» WHAT IS BEING ASKED: Output the material below in its entirety, exactly as given.

┄┄┄┄┄┄┄┄┄┄

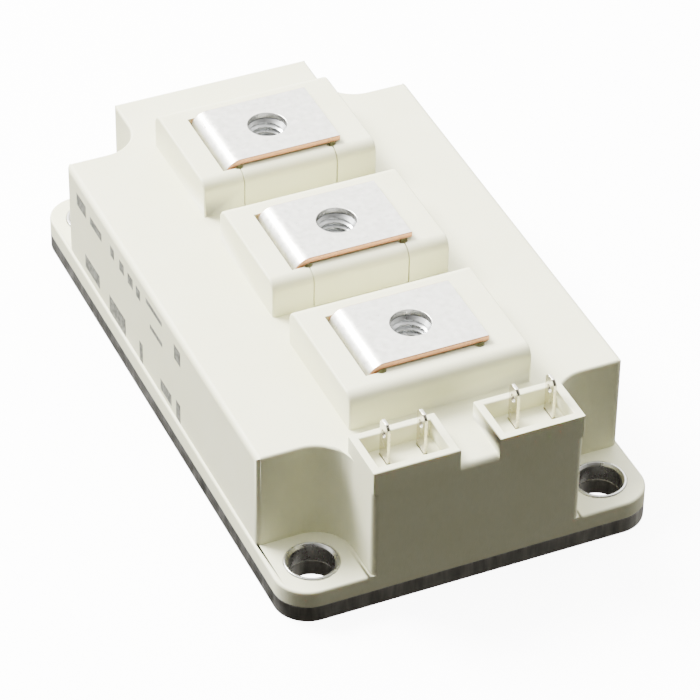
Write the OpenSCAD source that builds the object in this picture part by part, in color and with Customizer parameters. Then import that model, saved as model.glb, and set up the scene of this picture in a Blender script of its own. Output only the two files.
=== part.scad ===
// Half-bridge power transistor module for screwing down on a heat sink.
// Frame: the origin is the centre of the baseplate's underside, +X runs across the module,
// +Y along the row of main terminals towards terminal 1, and +Z up. All sizes are millimetres.

/* [Baseplate] */
// Thickness of the copper baseplate
plate_t = 3; // [2.5:0.1:4]
// Radius of the baseplate's four corners
corner_r = 5.5; // [4:0.1:6]
// Distance between the mounting holes across the module
mount_pitch_x = 48; // [46:0.1:52]
// Distance from a mounting hole to the two edges of the plate beside it
mount_edge = 6.7; // [6:0.1:8]
// Diameter of the mounting holes in the plate and in the bushings
mount_bore_d = 7; // [6.4:0.1:7.2]

/* [Mounting bushings] */
// Outer diameter of a bushing
bushing_od = 8.6; // [8.4:0.1:9.2]
// Height by which a bushing stands above the flange
bushing_proud = 0.2; // [0.1:0.05:0.5]
// Width of the chamfer at a bushing's mouth
bushing_chamfer = 0.4; // [0.2:0.05:0.5]
// Gap all round between a bushing and the flange
bushing_fit = 0.05; // [0.02:0.01:0.2]

/* [Housing body] */
// Step from the edge of the flange to the body's long sides
side_step = 0.4; // [0.2:0.1:1]
// Height of the body's flat top above the baseplate
body_h = 19.9; // [18:0.1:22]
// Distance from a mounting hole to the tongue beside it
screw_room_x = 6.8; // [6.4:0.1:7]
// Distance from a mounting hole to the body behind it
screw_room_y = 6.3; // [6:0.1:6.6]
// Thickness of the flange round the body
flange_t = 2.9; // [2:0.1:4]
// Thickness of the outer walls
wall_t = 2.2; // [1.8:0.1:2.5]
// Thickness of the roof
roof_t = 2.4; // [2:0.1:3]
// Radius of the body's outer edges
edge_r = 1; // [0.5:0.1:1.4]
// Radius of the hollow corner beside each mounting screw
notch_r = 6; // [5:0.1:6.6]
// Thickness of the stiffening ribs under the roof
rib_t = 1.4; // [1:0.1:2]
// Depth of the stiffening ribs under the roof
rib_h = 4; // [2:0.1:6]

/* [Terminal blocks] */
// Distance between neighbouring terminal holes
terminal_pitch = 28; // [27:0.1:28.5]
// Width of a terminal block
block_w = 30; // [28:0.1:32]
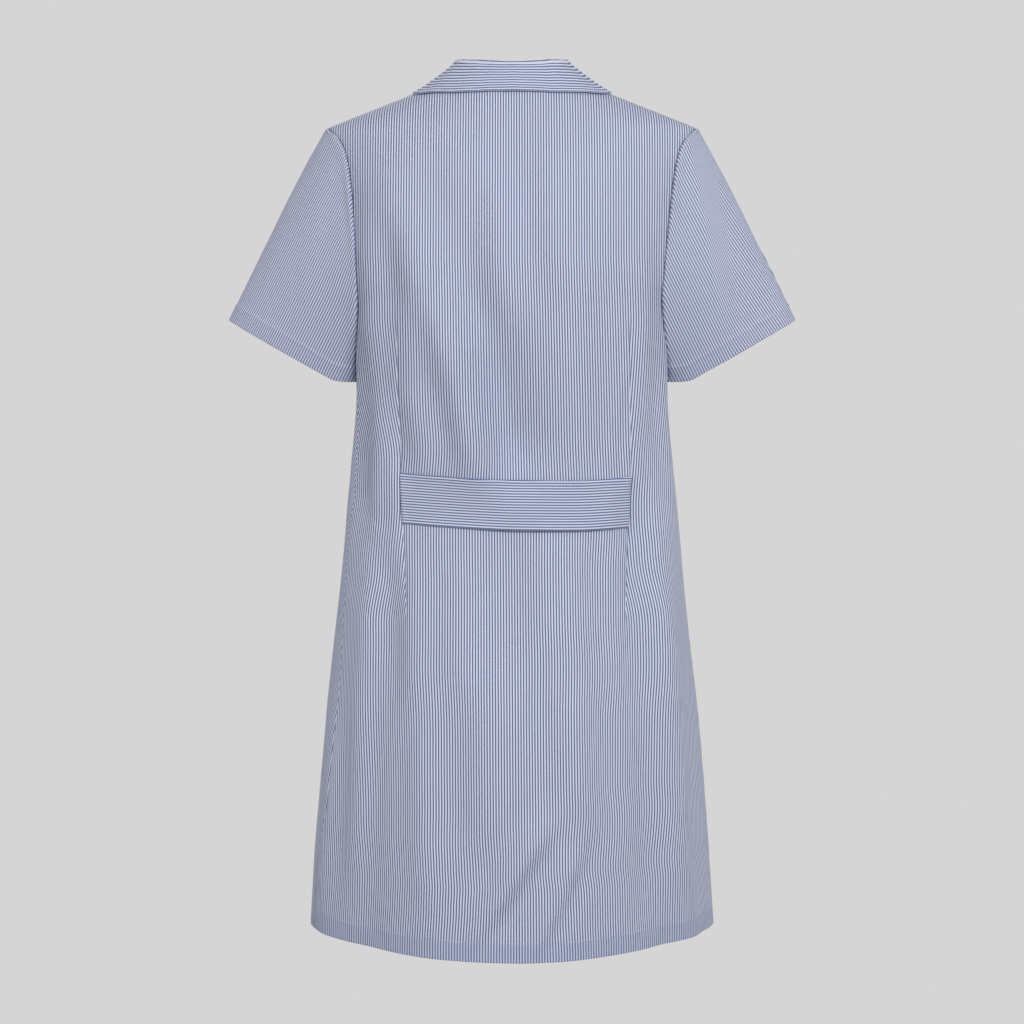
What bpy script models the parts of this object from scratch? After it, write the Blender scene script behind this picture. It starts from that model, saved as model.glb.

┄┄┄┄┄┄┄┄┄┄

» RESULT:
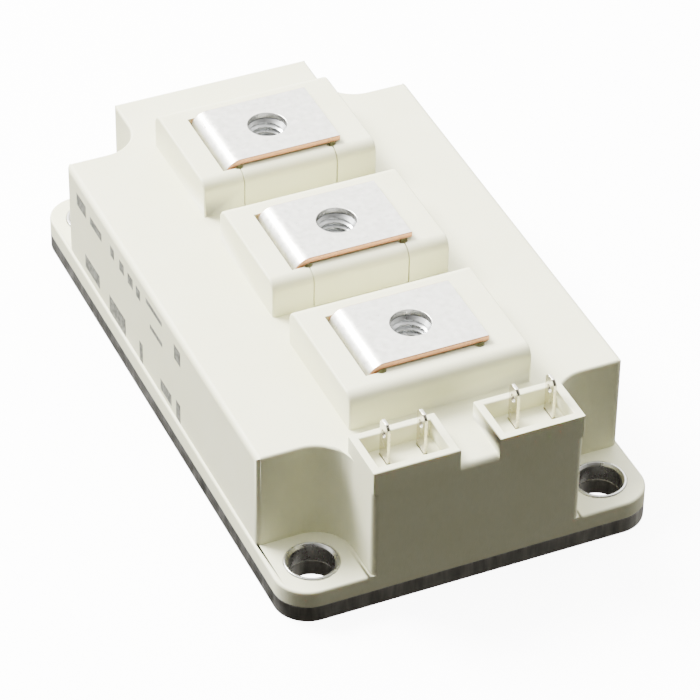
Write the OpenSCAD source that builds the object in this picture part by part, in color and with Customizer parameters. Then import that model, saved as model.glb, and set up the scene of this picture in a Blender script of its own. Output only the two files.
=== part.scad ===
// Half-bridge power transistor module for screwing down on a heat sink.
// Frame: the origin is the centre of the baseplate's underside, +X runs across the module,
// +Y along the row of main terminals towards terminal 1, and +Z up. All sizes are millimetres.

/* [Baseplate] */
// Thickness of the copper baseplate
plate_t = 3; // [2.5:0.1:4]
// Radius of the baseplate's four corners
corner_r = 5.5; // [4:0.1:6]
// Distance between the mounting holes across the module
mount_pitch_x = 48; // [46:0.1:52]
// Distance from a mounting hole to the two edges of the plate beside it
mount_edge = 6.7; // [6:0.1:8]
// Diameter of the mounting holes in the plate and in the bushings
mount_bore_d = 7; // [6.4:0.1:7.2]

/* [Mounting bushings] */
// Outer diameter of a bushing
bushing_od = 8.6; // [8.4:0.1:9.2]
// Height by which a bushing stands above the flange
bushing_proud = 0.2; // [0.1:0.05:0.5]
// Width of the chamfer at a bushing's mouth
bushing_chamfer = 0.4; // [0.2:0.05:0.5]
// Gap all round between a bushing and the flange
bushing_fit = 0.05; // [0.02:0.01:0.2]

/* [Housing body] */
// Step from the edge of the flange to the body's long sides
side_step = 0.4; // [0.2:0.1:1]
// Height of the body's flat top above the baseplate
body_h = 19.9; // [18:0.1:22]
// Distance from a mounting hole to the tongue beside it
screw_room_x = 6.8; // [6.4:0.1:7]
// Distance from a mounting hole to the body behind it
screw_room_y = 6.3; // [6:0.1:6.6]
// Thickness of the flange round the body
flange_t = 2.9; // [2:0.1:4]
// Thickness of the outer walls
wall_t = 2.2; // [1.8:0.1:2.5]
// Thickness of the roof
roof_t = 2.4; // [2:0.1:3]
// Radius of the body's outer edges
edge_r = 1; // [0.5:0.1:1.4]
// Radius of the hollow corner beside each mounting screw
notch_r = 6; // [5:0.1:6.6]
// Thickness of the stiffening ribs under the roof
rib_t = 1.4; // [1:0.1:2]
// Depth of the stiffening ribs under the roof
rib_h = 4; // [2:0.1:6]

/* [Terminal blocks] */
// Distance between neighbouring terminal holes
terminal_pitch = 28; // [27:0.1:28.5]
// Width of a terminal block
block_w = 30; // [28:0.1:32]
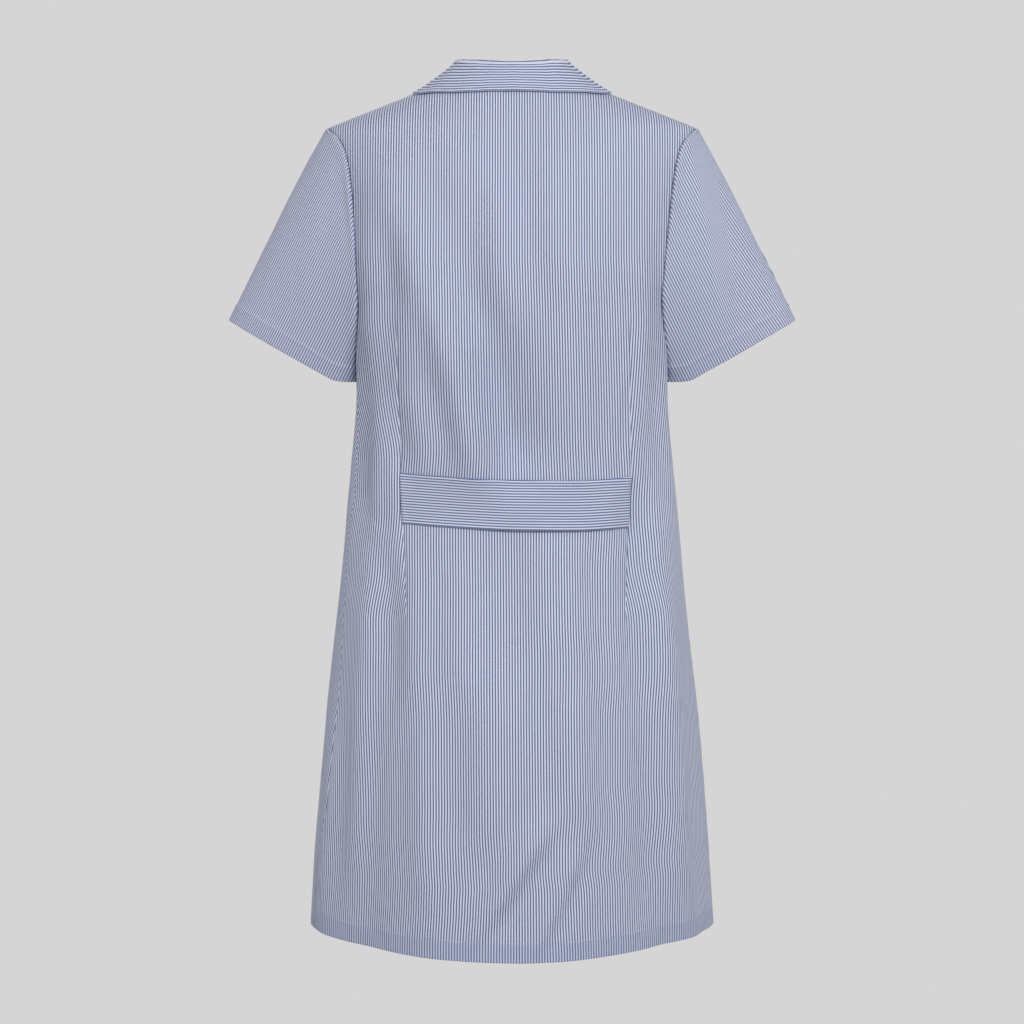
What bpy script models the parts of this object from scratch? After it, write the Blender scene script behind this picture. It starts from that model, saved as model.glb.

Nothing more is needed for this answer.